Monday, November 07, 2022

Hellbound: Hellraiser II (1988) *

 


    --Spoiler Alert --

    This contains spoilers for the first film in the Hellraiser series. The film will also spoil your dinner.


Based on the novella “The Hellbound Heart,” by Clive Barker, who also screen-wrote and directed, 1987's “Hellraiser” was visually interesting, but narratively under-cooked. It plays today like a soft-filtered piece of 80's camp, with bad acting and an intriguing premise that deteriorates into a hot mess of an ending. Whatever else you can say about the film, it at least offered something original.


The story involves a magic puzzle box. A world traveler and hedonist named Frank Cotton has been told that the box is the key to otherworldly pleasures, but solving it unleashes demons called Cenobites, who rip Frank apart and drag his soul into another dimension. Some time later, Frank is accidentally partly-resurrected. His former lover, Julia, who is still obsessed with him, helps with his revival by sacrificing a series of men to him, ultimately including her husband, Larry, who is Frank's brother. Larry's daughter, Kirsty, finds Frank's puzzle box and solves it, summoning the Cenobites, whom Kirsty convinces to take the escaped Frank's soul instead of her own.

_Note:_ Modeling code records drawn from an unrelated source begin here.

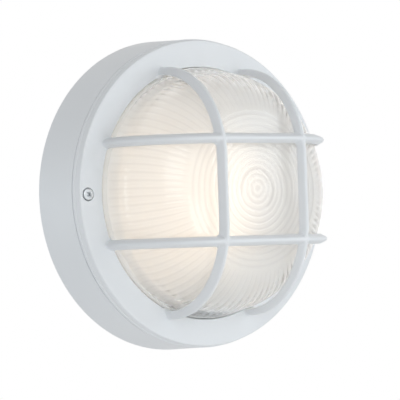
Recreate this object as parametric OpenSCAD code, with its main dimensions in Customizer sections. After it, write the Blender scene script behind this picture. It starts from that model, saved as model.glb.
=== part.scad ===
// Round bulkhead wall light: a cast housing, a ribbed glass dome and a cast guard.
// The light is drawn lying on its back, with the wall at z = 0, and on_wall() stands it up,
// so that it hangs on the plane y = 0 and looks along -Y, with +Z up.

/* [Housing] */
// Diameter of the back edge, at the wall
body_d = 254; // [252:1:300]
// Height from the wall to the seam under the bezel
housing_h = 43; // [42:0.5:60]
// How much the side leans in between the wall and the seam
side_draft = 2.2; // [1:0.2:4]
// Wall thickness of the casting
wall_t = 3; // [2.5:0.1:3.5]
// Thickness of the rim that carries the bezel
rim_t = 3.8; // [3.2:0.1:4.4]
// Height of the rim above the glass seat
rim_rise = 5.5; // [4.5:0.1:7]
// Space between the pan floor and the wall
floor_gap = 2; // [1.5:0.1:4]
// Height of the bosses that carry the reflector and the lampholder bracket
boss_h = 5.5; // [5:0.1:8]
// Stiffening webs in the channel behind the glass seat
web_count = 8; // [4:2:16]
// Thickness of a web
web_t = 2.5; // [2:0.1:4]
// Depth of the groove along the seam
seam_groove = 0.9; // [0.3:0.1:1.2]

/* [Mounting] */
// Distance between the two wall screw holes
wall_hole_pitch = 88.9; // [70:0.1:100]
// Diameter of a wall screw hole
wall_hole_d = 5.2; // [4:0.1:7]
// Diameter of the cable hole in the pan floor
entry_d = 22; // [16:0.5:30]
// Bore of the grommet in that hole
cable_d = 9; // [5:0.5:11]
// Distance of the wall gasket from the edge of the pan
wall_gasket_inset = 5; // [1:0.5:20]
// Width of the wall gasket
wall_gasket_w = 14; // [8:1:20]

/* [Glass] */
// Radial distance from the back edge of the housing to the glass
glass_inset = 30; // [29.5:0.5:36]
// Height of the dome's top above the wall
glass_top = 118.5; // [112:0.5:140]
// Thickness of the glass
glass_t = 3.6; // [2.5:0.1:4]
// Radius of the rounded shoulder
shoulder_r = 50; // [42:1:56]
// Radius of the slightly domed front
crown_r = 456; // [300:1:900]
// How much the side widens from the shoulder down to the bezel
glass_flare = 3; // [1:0.1:3.4]
// Width of the flange outside the dome
flange_w = 9.2; // [7:0.1:9.2]
// Thickness of the flange
flange_t = 4.6; // [3.5:0.1:5.5]
// Number of ribs round the side
rib_count = 120; // [80:2:140]
// Depth of the valleys between the ribs
rib_depth = 0.8; // [0.3:0.1:1.2]
// Number of rings on the front
ring_count = 12; // [6:1:12]
// Distance from one ring to the next
ring_pitch = 5.2; // [3:0.1:5.3]
// Depth of the grooves between the rings
ring_depth = 0.5; // [0.2:0.1:0.9]

/* [Gasket] */
// Thickness of the rubber above and below the glass flange
gasket_leg = 2.2; // [1.5:0.1:2.6]
// Thickness of the rubber outside the flange
gasket_web = 1.8; // [1:0.1:1.8]

/* [Bezel] */
// Height from the seam to the face
bezel_h = 8.6; // [8:0.1:12]
// Thickness of the face plate
plate_t = 3.6; // [3:0.1:4]
// How much the face is smaller in radius than the lip
face_inset = 1.4; // [0.8:0.1:3]
// Height of the lip above the seam
lip_h = 3; // [2:0.1:4.5]
// Radial gap between the glass and the bezel opening
opening_gap = 2; // [1.8:0.1:3.4]
// Rounding of the face's edges
edge_r = 1.4; // [0.5:0.1:1.8]

/* [Guard] */
// Distance of each bar from the centre line
bar_offset = 39.5; // [30:0.5:46]
// Width of a bar at its back
bar_w = 8.6; // [6:0.1:10]
// Thickness of a bar from back to front
bar_t = 6.4; // [5:0.1:10]
// Radius of the rounded front edge of a bar
nose_r = 2.1; // [1.5:0.1:2.8]
// Gap between the base of the glass and the legs of the bars
leg_gap = 0.6; // [0.5:0.1:4]
// Gap between the glass and the bars at the front
front_gap = 7.6; // [5:0.1:20]
// How much the inner corner of a bar is larger in radius than the glass shoulder
corner_extra = 16; // [6:0.5:16]

/* [Cover screws] */
// Thread diameter
cover_screw_d = 4; // [3:0.5:5]
// Length under the head
cover_screw_l = 24; // [14:1:26]
// Diameter of the head
cover_head_d = 8; // [6.5:0.1:9]
// Height of the head
cover_head_h = 2.3; // [1.8:0.1:2.5]
// Diameter of the pocket for the head
pocket_d = 12.2; // [10.8:0.1:12.4]
// Distance of the screw axis from the inside of the rim
cover_inset = 5.6; // [5.5:0.1:5.8]
// Thickness of the sealing washer
washer_t = 1; // [0.6:0.1:1.2]

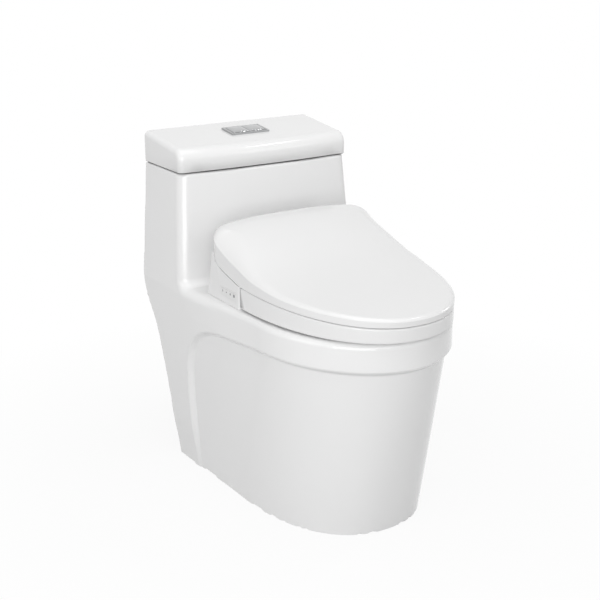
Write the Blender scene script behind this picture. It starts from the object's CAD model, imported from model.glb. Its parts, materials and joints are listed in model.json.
"""Dresses the one-piece toilet with its washing seat and lights it for a plain studio picture."""

import json
import logging
import math
from dataclasses import dataclass, field
from enum import Enum

import bmesh
import bpy
import numpy as np
from mathutils import Euler, Matrix, Vector


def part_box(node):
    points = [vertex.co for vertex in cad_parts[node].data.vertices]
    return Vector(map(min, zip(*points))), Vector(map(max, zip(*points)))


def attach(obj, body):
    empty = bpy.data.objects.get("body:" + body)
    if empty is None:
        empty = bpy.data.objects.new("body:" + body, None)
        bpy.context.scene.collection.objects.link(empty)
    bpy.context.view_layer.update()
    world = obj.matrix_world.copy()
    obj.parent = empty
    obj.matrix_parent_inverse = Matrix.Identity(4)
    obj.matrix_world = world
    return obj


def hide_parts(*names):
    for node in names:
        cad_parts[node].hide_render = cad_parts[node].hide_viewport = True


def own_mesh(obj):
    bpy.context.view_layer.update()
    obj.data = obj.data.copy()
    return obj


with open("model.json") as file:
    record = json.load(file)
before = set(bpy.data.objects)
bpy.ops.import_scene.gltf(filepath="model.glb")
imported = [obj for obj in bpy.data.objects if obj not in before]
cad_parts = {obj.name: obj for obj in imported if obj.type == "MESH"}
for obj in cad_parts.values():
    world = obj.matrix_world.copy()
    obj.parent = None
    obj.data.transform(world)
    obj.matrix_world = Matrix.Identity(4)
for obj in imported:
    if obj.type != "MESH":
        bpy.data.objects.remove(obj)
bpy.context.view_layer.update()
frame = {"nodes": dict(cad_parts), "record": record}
log = logging.getLogger("toilet")

MM = 0.001
BACK = 345.0
SEAM_RING, SEAM_FRONT = 456.3, 441.5
SWEEP_FRONT, SWEEP_BACK = 366.0, 263.0
SWEEP_LINE, SWEEP_RISE, SWEEP_POWER = 0.56, 44, 8
KEY_BODIES = ("key_a", "key_b", "key_c", "key_d")


# ---------------------------------------------------------------- finishes


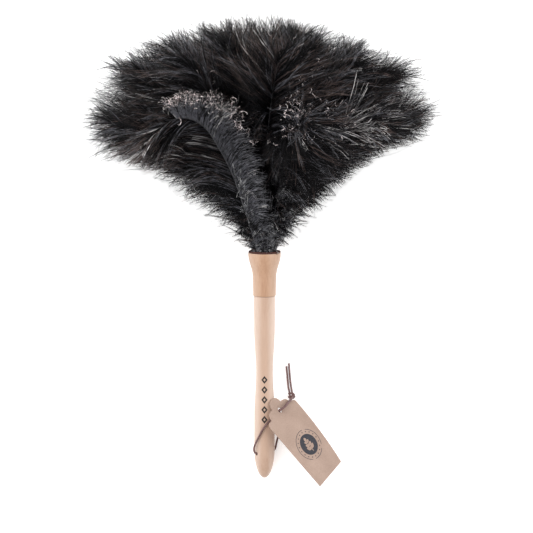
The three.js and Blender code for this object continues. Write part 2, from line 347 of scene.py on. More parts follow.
def handle_outline(butt_steps=24, grip_steps=64):
    """Radius and height along the handle: the round butt, the waist and the neck."""
    turn = np.linspace(0, math.pi / 2, butt_steps, endpoint=False)
    butt = np.stack([GRIP_RADIUS * np.sin(turn), BUTT_LENGTH * (1 - np.cos(turn))], axis=1)
    grip = spline([
        (GRIP_RADIUS, BUTT_LENGTH),
        (9.0 * MM, 42 * MM),
        (8.75 * MM, 64 * MM),
        (7.7 * MM, 83 * MM),
        (7.43 * MM, 96 * MM),
        (8.1 * MM, 110 * MM),
        (9.1 * MM, 129 * MM),
        (NECK_RADIUS, HANDLE_LENGTH),
    ], grip_steps)
    return np.concatenate([butt, grip])


HANDLE_OUTLINE = handle_outline()
# The axis starts as high as lets the leaning butt rest on the table.
BUTT_HEIGHT = max(r * math.cos(LEAN) - s * math.sin(LEAN) for r, s in HANDLE_OUTLINE)
AXIS_FOOT = Vector(FOOT + (0, 0, BUTT_HEIGHT))
WOODWORK = Matrix.Translation(AXIS_FOOT) @ Matrix.Rotation(LEAN, 4, "X")


def grid_faces(strips, rings, sides):
    """Quads of strips between neighbouring rings of points, the last back to the first."""
    faces = []
    for ring in range(strips):
        this, above = ring * sides, (ring + 1) % rings * sides
        for side in range(sides):
            beside = (side + 1) % sides
            faces.append((this + side, above + side, above + beside, this + beside))
    return faces


def tidy_mesh(mesh, merge=None):
    """Merges points that meet, if asked, and turns all faces outwards."""
    made = bmesh.new()
    made.from_mesh(mesh)
    if merge:
        bmesh.ops.remove_doubles(made, verts=made.verts, dist=merge)
    bmesh.ops.recalc_face_normals(made, faces=made.faces)
    made.to_mesh(mesh)
    made.free()


def turned(name, outline, sides=96):
    """A solid turned about the duster's axis, from an outline of (radius, place along)."""
    outline = np.array(outline)
    closed = outline[0][0] > 1e-6
    rings = len(outline)
    turn = np.linspace(0, 2 * math.pi, sides, endpoint=False)
    r, s = outline.T[:, :, None]
    points = np.stack([r * np.cos(turn), s + 0 * turn, r * np.sin(turn)], axis=2).reshape(-1, 3)
    mesh = bpy.data.meshes.new(name)
    mesh.from_pydata(points.tolist(), [], grid_faces(rings if closed else rings - 1, rings, sides))
    mesh.transform(WOODWORK)
    tidy_mesh(mesh, merge=1e-6)
    mesh.shade_smooth()
    mesh.set_sharp_from_angle(angle=math.radians(40))
    return add_object(name, mesh)


def drill_for_cord():
    """The cylinder that cuts the cord's cross hole."""
    bpy.ops.mesh.primitive_cylinder_add(vertices=48, radius=CORD_HOLE_RADIUS, depth=60 * MM)
    drill = bpy.context.object
    across = Vector((math.cos(CORD_HOLE_TURN), 0, math.sin(CORD_HOLE_TURN)))
    turn = across.to_track_quat("Z", "Y").to_matrix().to_4x4()
    drill.data.transform(WOODWORK @ Matrix.Translation((0, CORD_HOLE_AT, 0)) @ turn)
    return drill


def make_handle(material):
    """Turned handle with its tenon, a blind socket for the dowel and the cross hole."""
    tenon_top = HANDLE_LENGTH + TENON_LENGTH
    socket_foot = HANDLE_LENGTH - 5 * MM
    tenon = [
        (TENON_RADIUS, HANDLE_LENGTH),
        (TENON_RADIUS, tenon_top),
        (SOCKET_RADIUS, tenon_top),
        (SOCKET_RADIUS, socket_foot),
        (0, socket_foot),
    ]
    handle = turned("turned_handle", np.concatenate([HANDLE_OUTLINE, tenon]))
    drill = drill_for_cord()
    cut = handle.modifiers.new("cord_hole", "BOOLEAN")
    cut.object = drill
    cut.operation = "DIFFERENCE"
    cut.solver = "EXACT"
    bpy.context.view_layer.objects.active = handle
    handle.select_set(True)
    bpy.ops.object.modifier_apply(modifier=cut.name)
    bpy.data.objects.remove(drill)
    place_piece(handle, [material], "beech", "handle")


def make_collar(material):
    """Turned collar: a sleeve over the tenon, flared to a rim and hollow round the quills."""
    seat = HANDLE_LENGTH + SEAM_GAP
    ceiling = HANDLE_LENGTH + TENON_LENGTH + SEAM_GAP
    bore = TENON_RADIUS + SEAM_GAP
    sleeve = [
        (bore, seat),
        (COLLAR_RADIUS - 0.3 * MM, seat),
        (COLLAR_RADIUS - 0.05 * MM, seat + 0.2 * MM),
        (COLLAR_RADIUS, seat + 0.5 * MM),
    ]
    flare = bezier([
        (COLLAR_RADIUS + 0.3 * MM, RIM_AT - 21 * MM),
        (COLLAR_RADIUS + 0.7 * MM, RIM_AT - 12 * MM),
        (RIM_RADIUS - 0.45 * MM, RIM_AT - 10 * MM),
        (RIM_RADIUS, RIM_AT),
    ], 24)
    lip = [
        (RIM_RADIUS - 0.15 * MM, RIM_AT + 0.25 * MM),
        (RIM_RADIUS - 0.45 * MM, RIM_AT + 0.35 * MM),
        (RIM_RADIUS - 0.85 * MM, RIM_AT + 0.3 * MM),
    ]
    mouth = bezier([
        (RIM_RADIUS - 1.2 * MM, RIM_AT),
        (COLLAR_RADIUS + 2.2 * MM, RIM_AT - 9 * MM),
        (COLLAR_RADIUS + 0.2 * MM, RIM_AT - 10 * MM),
        (COLLAR_RADIUS - 0.8 * MM, RIM_AT - 16.5 * MM),
    ], 16)
    bottom = [(COLLAR_RADIUS - 1.8 * MM, ceiling), (bore, ceiling)]
    collar = turned("turned_collar", np.concatenate([sleeve, flare[:-1], lip, mouth, bottom]))
    place_piece(collar, [material], "dark_beech", "collar")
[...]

“Hellbound: Hellraiser II” picks up where the first film left off. Kirsty finds herself in a mental hospital where the head psychiatrist, coincidentally, is a student of the occult. He has his own collection of puzzle boxes and esoteric literature regarding the Cenobites. Hearing Kirsty's story, he sets out to resurrect Julia. Driven more by an insatiable curiosity than carnal desires, he then seeks to summon the Cenobites.


As I said, the first film wasn't great, but it at least offered concepts and visuals that were unique. “Hellraiser II” attempts to further the story of the Cenobites a little bit, but it does not take us very far. Basically it just recycles everything from the first film, and with the novelty gone, we are just left with non-stop gore. The movie is, ultimately, a combination of body horror and cosmic horror, but it's rather thin gruel. The film relies on a numbing barrage of nightmarish images of the sort that a disturbed middle-schooler with unsupervised internet access might draw in their notebooks.


The “Hellraiser” movies remind me a bit of the “Phantasm” franchise. Both involve a unique vision, a hand-sized MacGuffin, and terrible writing, and neither, at the end of the day, is really worth your time.